Miris memang. Tapi inilah kenyataan pahit yang harus ‘dinikmati’ kuli tinta di Tanah Air ini. Meski berbagai organisasi wartawan, seperti AJI yang selalu menyoroti masalah gaji ini, hingga sekarang belum ada perusahaan pers yang memiliki keinginan untuk mengikuti upah layak wartawan.

Memang penulis juga menyadari, khususnya media yang lokal yang berdiri sendiri (tidak grup, seperti Jawa Pos, Kompas, Media Indonesia, Sindo dan lain-lainnya). Masalah pemenuhan gaji sesuai yang disebutkan AJI tersebut masih belum bisa dilaksanakan, karena kemampuan menambah pemasukan memerlukan perjuangan amat berat yang harus bertarung dengan media besar, khususnya yang dimiliki grup-grup besar tersebut.

Tapi penulis berkeyakinan, pemilik media dan pengelola massa lokal, pasti memiliki keinginan mensejahterakan karyawannya, baik bidang redaksi dan bidang usaha.
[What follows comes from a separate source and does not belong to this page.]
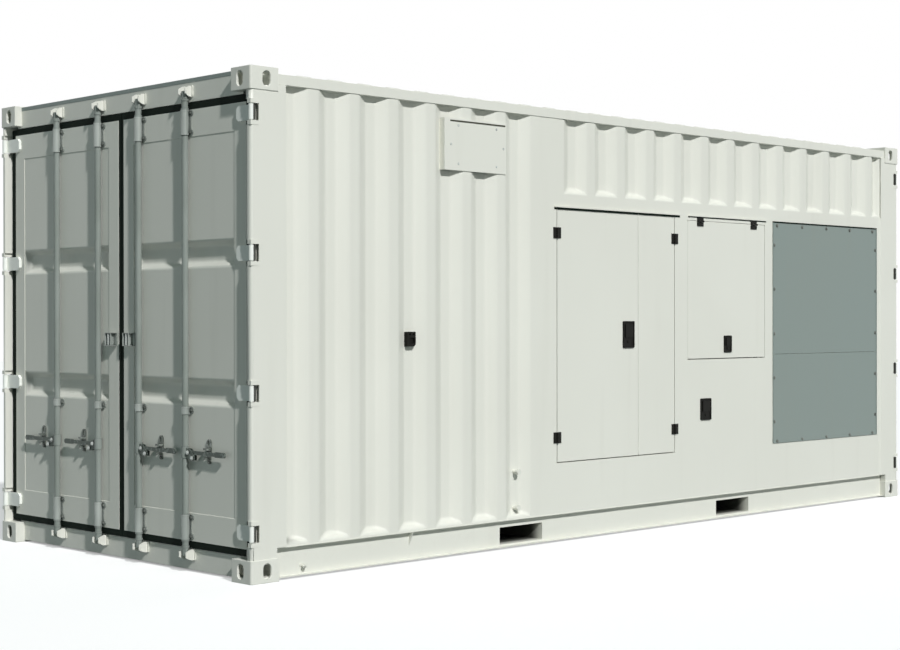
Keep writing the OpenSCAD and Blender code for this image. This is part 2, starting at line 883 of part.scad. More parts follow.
module cam_keepers() {
    color(white_paint) both_ends() end_keepers();
}

// Catch in a wall groove that takes the cargo door's holdback, with a cup and two eyes
module wall_holdbacks() {
    y = -wall_y + corr_depth;
    color(black_plastic) both_sides() translate([catch_x, 0, holdback_z]) difference() {
        across_y(y - catch_d, y) difference() {
            rounded_2d(catch_w, catch_h, 5);
            translate([catch_w / 2, -catch_h / 2]) rotate(45) square(16, center = true);
        }
        across_y(y - catch_d - 1, y - catch_d + 10) {
            translate([3, -8]) rounded_2d(catch_w - 22, catch_h - 48, 6);
            for (x = [-12, 16]) translate([x, catch_h / 2 - 14]) circle(7);
        }
    }
}

// Two capped drain stubs at the foot of the near wall
module drain_stubs() {
    x = groove_at(frame_x0 - 310);
    y = -wall_y + corr_depth;
    color(white_paint) for (up = stub_up) translate([x, y, rail_top + up]) rotate([90, 0, 0]) {
        cylinder(r = stub_r, h = stub_l);
        translate([0, 0, stub_l]) cylinder(r = stub_cap_r, h = stub_cap_h, $fn = 6);
    }
}

// ---------- small hinges ----------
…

Caranya, dengan mendirikan koperasi karyawan dan meminjamkan modal ke koperasi tersebut untuk menjalankan usaha berujung kepada bagi-bagi deviden pada Rapat Akhir Tahun (RAT).

Namun ada juga pemilik media massa, yang cuek akan masalah karyawannya. Sehingga karyawannya tidak nyaman bekerja dan hijrah ke media lain yang dianggap lebih baik dari medianya bekerja saat ini.

Tentunya wartawan selalu berharap akan gajinya, karena ini akan bisa membantu mereka menjaga profesionalnya dalam bertugas mencari berita. Semoga saja ini terjadi di masa yang akan datang, Amin.